Well, I think that’s correct. I can tell you from first hand experience that working in large corporations is like getting 10 signitures for any major thing you need. The problem becomes worse the larger the corporation becomes - until they can take any risks - or innovate much - it’s too hard. What Google is doing is allowing itself to continue to innovate, which is why it stays ahead. If they become too corporate - too controlled, they will lose their edge and end up becomeing….well, like the rest of the of blue chip companies that can’t get anything major done without 10 signitures!
But lets face it … Google can only do that because it’s making 10 billion dollars a year…should that income ever fail them.- there will be a shakeout, and a series of huge layoffs and many, many unhappy investors. Chances are that will happen sometime in the future years to Google - they can’t keep this pace up forever - eventually they will make a couple too many wrong moves and suddenly that income stream will dry up leaving them with some very tough decisions.
"Nurturing such an off-the-wall culture is a luxury only a company that’s performing stupendously well can afford, and Google is certainly doing that. Two years after going public, its stock is up more than fourfold, and it’s so profitable that despite helter-skelter spending on everything from mammoth data centers to worldwide sales and engineering offices, Google is generating more than $800 million in cash each quarter. In the process, Google is thrashing the competition — in market share, deals won, buzz — notably Yahoo (Charts) and Microsoft (Charts). It’s also cozying up to a growing list of heavyweights you’d think would be warier, including News Corp (Charts)., Viacom (Charts), and ad-agency giant WPP (Charts). "
"…….What concerns investors is whether Google can come up with a second act. There’s nothing to suggest that its growth engine — ad-supported search — is in trouble. But it’s clear from Google’s tentative lurches into new forms of advertising and its spaghetti method of product development (toss against wall, see if sticks) that the company is searching for ways to grow beyond that well-run core. It’s the reason, for example, that Google requires all engineers to spend 20% of their time pursuing their own ideas. Successful second acts are exceedingly rare in the technology business — or in any business, for that matter. Microsoft followed Windows with Office. Intel jettisoned its memory-chip line to rule microprocessors. Even Apple, which executed one of the most remarkable rebirths ever with the iPod, had to go through a painful decade to get there."

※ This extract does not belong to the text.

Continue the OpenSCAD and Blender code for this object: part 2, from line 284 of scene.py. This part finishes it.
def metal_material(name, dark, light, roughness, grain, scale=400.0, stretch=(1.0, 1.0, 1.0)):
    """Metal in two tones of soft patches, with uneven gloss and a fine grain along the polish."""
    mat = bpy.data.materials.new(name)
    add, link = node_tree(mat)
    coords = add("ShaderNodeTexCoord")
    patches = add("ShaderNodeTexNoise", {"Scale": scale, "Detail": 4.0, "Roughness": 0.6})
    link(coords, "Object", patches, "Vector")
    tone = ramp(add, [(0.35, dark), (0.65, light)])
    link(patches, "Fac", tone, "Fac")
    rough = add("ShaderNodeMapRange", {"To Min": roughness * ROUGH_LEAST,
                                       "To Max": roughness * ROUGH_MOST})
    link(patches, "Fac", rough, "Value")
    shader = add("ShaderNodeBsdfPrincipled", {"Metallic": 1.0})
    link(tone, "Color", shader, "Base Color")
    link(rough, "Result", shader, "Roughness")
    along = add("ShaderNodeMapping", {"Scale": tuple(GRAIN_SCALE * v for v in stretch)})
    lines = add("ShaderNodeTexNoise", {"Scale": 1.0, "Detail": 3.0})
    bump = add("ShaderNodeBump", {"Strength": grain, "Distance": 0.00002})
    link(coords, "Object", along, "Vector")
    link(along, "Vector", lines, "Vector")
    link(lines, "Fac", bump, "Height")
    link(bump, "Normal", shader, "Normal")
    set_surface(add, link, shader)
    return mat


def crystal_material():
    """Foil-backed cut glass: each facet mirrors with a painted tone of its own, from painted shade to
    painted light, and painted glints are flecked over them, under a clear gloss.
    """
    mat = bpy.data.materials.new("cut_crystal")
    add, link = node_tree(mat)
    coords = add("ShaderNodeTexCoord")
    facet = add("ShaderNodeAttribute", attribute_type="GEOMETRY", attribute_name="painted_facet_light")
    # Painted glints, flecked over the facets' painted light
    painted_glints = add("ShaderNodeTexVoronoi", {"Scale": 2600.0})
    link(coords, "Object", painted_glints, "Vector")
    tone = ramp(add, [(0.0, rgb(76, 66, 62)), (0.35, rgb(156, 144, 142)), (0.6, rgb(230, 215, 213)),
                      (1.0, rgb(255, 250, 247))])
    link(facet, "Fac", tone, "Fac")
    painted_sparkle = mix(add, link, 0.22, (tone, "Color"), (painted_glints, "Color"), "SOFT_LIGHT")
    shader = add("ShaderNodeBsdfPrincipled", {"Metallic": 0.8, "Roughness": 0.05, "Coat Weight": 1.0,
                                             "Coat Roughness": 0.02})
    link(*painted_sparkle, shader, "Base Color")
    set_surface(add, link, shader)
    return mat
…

"….For all its new products — depending on how you count, Google has released at least 83 full-fledged and test-stage products — none has altered the Web landscape the way Google.com did. Additions like the photo site Picasa, Google Finance, and Google Blog Search belie Google’s ardent claim that it doesn’t do me-too products. Often new services lack a stunningly obvious feature. Users of Google’s new online spreadsheet program, for instance, initially couldn’t print their documents. The calendar product doesn’t allow for synchronization with Microsoft Outlook, a necessity for corporate users. "
The article equates "Search" with a winning product - but Search is much, much more than a product - that’s why Google can continue. Search is "a way of being". Google can screw up a couple hundred times and still remain the leader in Search and make a great profit - Google is not a product, it’s an experience. That’s why Google defies physics the other corporations its being compared to are bound by. Is Microsoft Office a "way of being"…I don’t think so. For that matter, Microsoft has made tons of products that are not that successful, in and of themselves; it’s the main flagship operating system products that make Microsoft it’s money and cement it’s position. And Search is not only an "experience" it is also, an "operating system". That’s what Google has done - it has made it’s Search Engine an operating system.

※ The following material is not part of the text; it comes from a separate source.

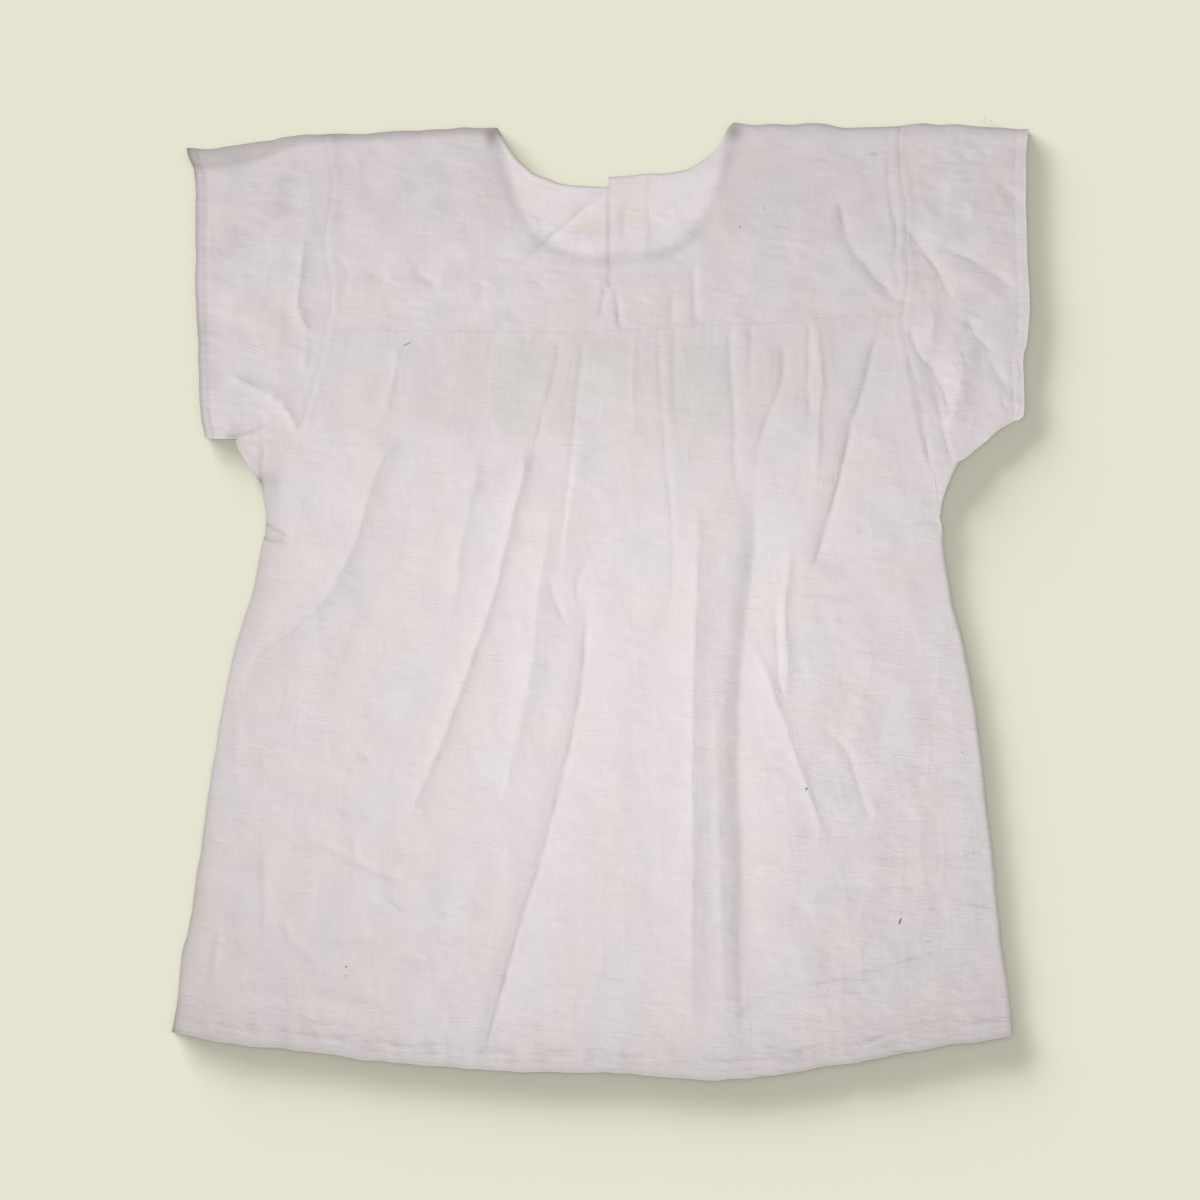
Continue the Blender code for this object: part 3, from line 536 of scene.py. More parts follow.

Yes, eventually, Google will have to slow down - it’s in the cards - they can’t keep this up that much longer.
"Other major initiatives like Gmail, instant-messaging, and online mapping, while nifty, haven’t come close to dislodging the market leaders. Much-hyped projects like the comparison-shopping site Froogle (nearly four years in beta and counting) and Google’s video-sharing site have been far less popular than the competition. One of Google’s biggest misses is its social-networking site, Orkut, which is a hit only in Brazil and — as Marissa Mayer, Google’s 31-year-old vice president of search products and user experience, says with an impressively straight face — is "very strong in Iran." Sometimes promising new products are buried so deep within Google’s sites that users can’t find them. "You can only keep so many things in your head," acknowledges CEO Schmidt. "Even if you’re the No. 1 Google supporter, you cannot remember all the products we have."
"……A billionaire at 51, Schmidt cuts the typical Silicon Valley figure of somebody’s successful, but otherwise average, dad. His khakis-and-oxford uniform is standard, as are his wire-frame glasses and Supercuts-inspired hairdo. Schmidt’s doodling, which he’s also done recently for the Google board of directors, tells the story of where he sees Google’s money coming from for years to come. He draws a series of connected clouds representing the history of the computing industry, from mainframes to minicomputers to PCs to today’s mobile devices. The gist of the illustration is that there’s practically no money left to be made in computers, not in hardware or software. The money, instead, is all in Web applications, a trend Schmidt had been predicting since his days as chief technology officer at Sun a decade ago. Users won’t always be traveling to the Web on the PC, which is why he scribbles lines for cellphones, cable set-top boxes, Treos, BlackBerrys, and so on. Schmidt’s most compelling point — and the most visible glimmer of a method to Google’s madness — is the power behind the not-so-secret data centers Google is building, particularly a 30-acre facility in Oregon whose existence he references without provocation. "That massive investment should translate into the ability to build applications that are impossible for our competitors to offer, just because we can handle the scale," says Schmidt. (Microsoft, Yahoo, and IBM, each of which is spending heavily on similar big iron, would beg to differ.) He’s talking about processing-power-sucking Google applications like Gmail and Google Earth — and unannounced products on the drawing board.
So that’s the deal………build an infrastructure powered by Google’s own operating system that will win out over everyone else with it’s zillions of Web 2.0 applications running on Google’s super charged infrastructure that would be impossible for anyone else to afford to build ….and they’re building it now, when the have the money to do it.